I broke up with Mr. Cowboy. I thought he hated me. I semi-dated Mr. Tennis. I thought he truly cared for me. Our relationship was altogether undefined. We emailed. Sometimes we called. Once in a blue moon I would "visit my sister" and see him. Mr. Tennis did come up for New Years. I thought that was the start of a real relationship. He was flirty. He was affectionate. He was endearing. Mr. Tennis gave me a necklace. Doesn't that sort of thing mean, "You're my girlfriend," or something to that affect? At least I thought that's what it meant. A day after he left, Mr. Tennis told me he wasn't interested in dating anyone at the time. He had some things he needed to "figure out." It was just a break. Nothing permanent.
I was understanding. I was also determined. Determined to be loyal to someone. I wore that necklace everyday for one whole year as a symbol of my devotion. {You don't have to tell me, I know I'm stupid}.
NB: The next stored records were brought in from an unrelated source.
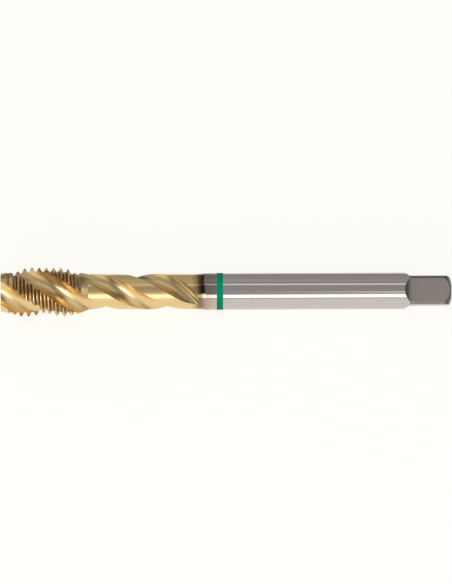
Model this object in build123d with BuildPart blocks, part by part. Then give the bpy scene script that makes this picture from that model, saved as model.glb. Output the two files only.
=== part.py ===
from build123d import *
import os
from math import atan, ceil, degrees, radians, tan

# One-piece M12 x 1.75 machine tap with a reduced shank and three right-hand spiral flutes.
# It is built standing on its tip along +Z, then laid down with the tip towards -X and the
# square towards +X. Angles about the axis start at the middle of one flat of the square.

# ---- profile along the axis, in millimetres ----
overall_length = 110.0
major_radius = 6.0
shank_radius = 4.5
neck_radius = 4.32
tip_radius = 4.7
lead_length = 4.8
full_thread_end = 14.8
thread_back_end = 21.3
neck_end = 49.0
shoulder_length = 0.9
end_round_radial = 3.0
end_round_axial = 1.7

# ---- cutting thread ----
pitch = 1.75
thread_depth = 1.0
crest_flat = 0.2
flank_angle = 30.0
groove_overrun = 0.1
first_groove = 0.16
turns_per_cut = 2

# ---- spiral flutes ----
flute_count = 3
flute_lead = 44.93
flute_start_angle = 6.5
flute_width_angle = 70.0
rake_angle = 12.0
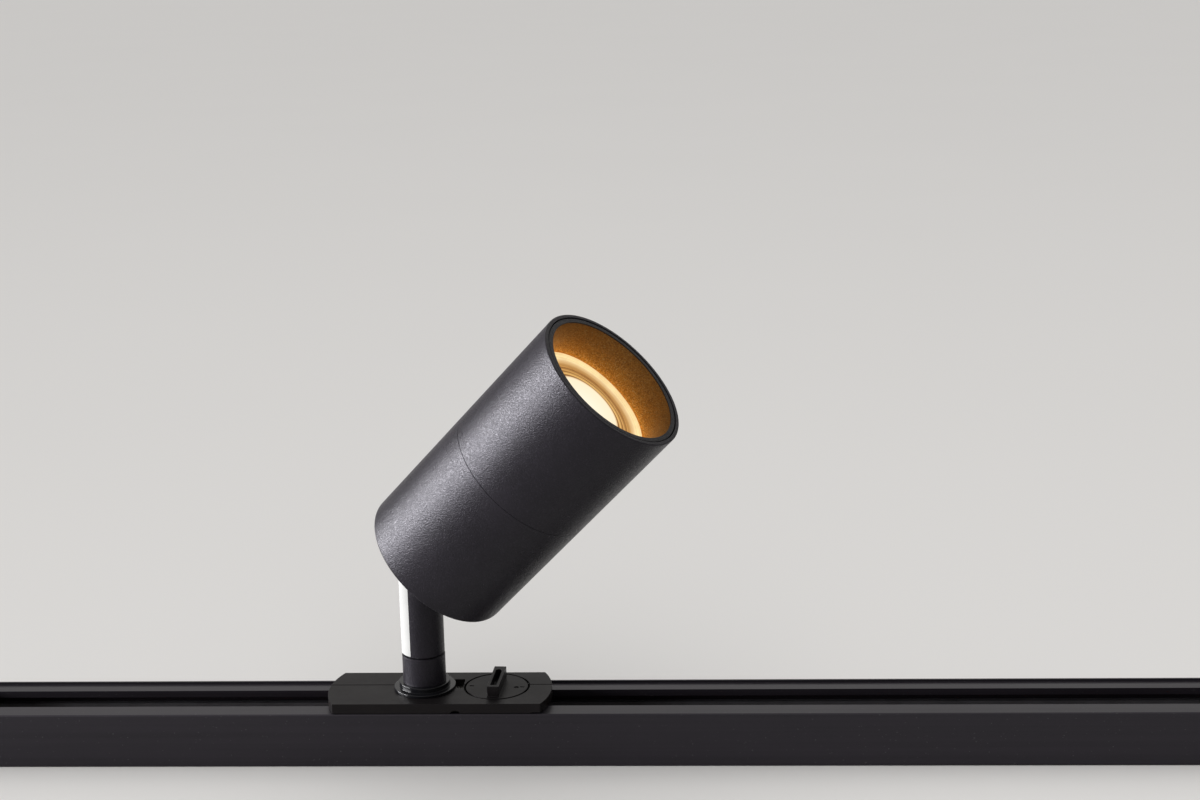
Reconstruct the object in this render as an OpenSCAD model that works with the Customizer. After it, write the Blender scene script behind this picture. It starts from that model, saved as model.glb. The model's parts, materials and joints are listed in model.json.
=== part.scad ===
// Track lighting fixture: a spotlight on a swivelling post, carried by an
// adapter that locks into a short length of surface track.
// X runs along the track, Z points up from its mounting face, millimetres.

/* [Track] */
// Length of the aluminium track
track_len = 500; // [400:10:1000]
// Width of the track over its side walls
track_w = 34.5; // [33:0.5:42]
// Height of the track from mounting face to lips
track_h = 21.4; // [20:0.2:26]
// Thickness of the track floor
track_floor = 3; // [2:0.5:4]
// Thickness of the lips beside the slot
lip_t = 2.7; // [2:0.1:3.5]
// Thickness of the track side walls
side_t = 3.7; // [3:0.1:4.5]
// Width of the slot between the lips
slot_w = 15; // [14.5:0.5:18]
// Sideways offset of the slot from the middle of the track
slot_y = -1.5; // [-2:0.5:0]
// Radius of the screw holes in the track floor
fix_r = 2.5; // [2:0.25:3]
// Distance between the two screw holes
fix_pitch = 400; // [300:10:900]
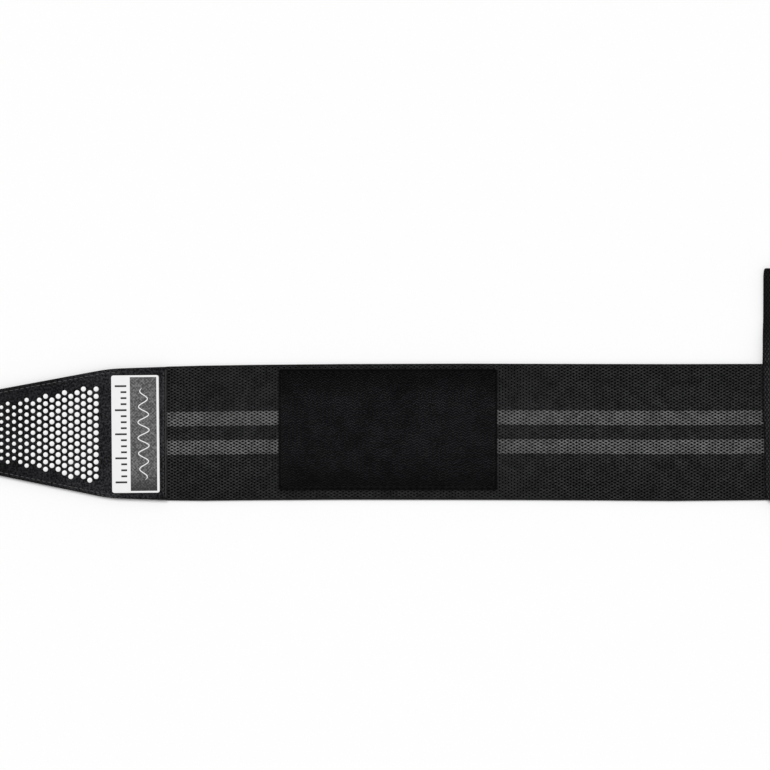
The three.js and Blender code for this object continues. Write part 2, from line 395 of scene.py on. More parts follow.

One year later, I transferred schools to the same city as Mr. Tennis. {Not purely for the sake of being near him. It was just time to transfer schools}. Then Mr. Tennis felt a little more obligated to tell me the truth. {Because I was too oblivious to see for myself}. "Coquette, I'm sort of dating someone else. You've been such a good friend to me, but now is the time for a new chapter in our lives. I just don't see you as anything other than as a friend. Can we still be friends?"
Yes.
I asked him if he actually ever had feelings for me. "Not at first. I just wanted to kiss you. I did like you after a while though..."
Thanks Mr. Tennis. You really are the quite the charmer aren't you?
You know what they say, Hindsight really is 20/20. When I look back, I can see how idiotic I was. My stalwart thoughts of devotion were for a guy who didn't even feel the same as I did. Not even remotely.
But you know, not even the best of Jane Austen's characters fall for the right guy at first. Elizabeth finds Mr. Wickham to be captivating. Anne entertains thoughts of marrying Mr. Elliot. Marianne more than falls for Willoughby. But in the end, they end up with the really great guys. Mr. Darcy. Captain Wentworth. Colonel Brandon. I take comfort in the fact that though sometimes brief {or not so brief in my case} moments of stupidity can lead to the happiest of endings.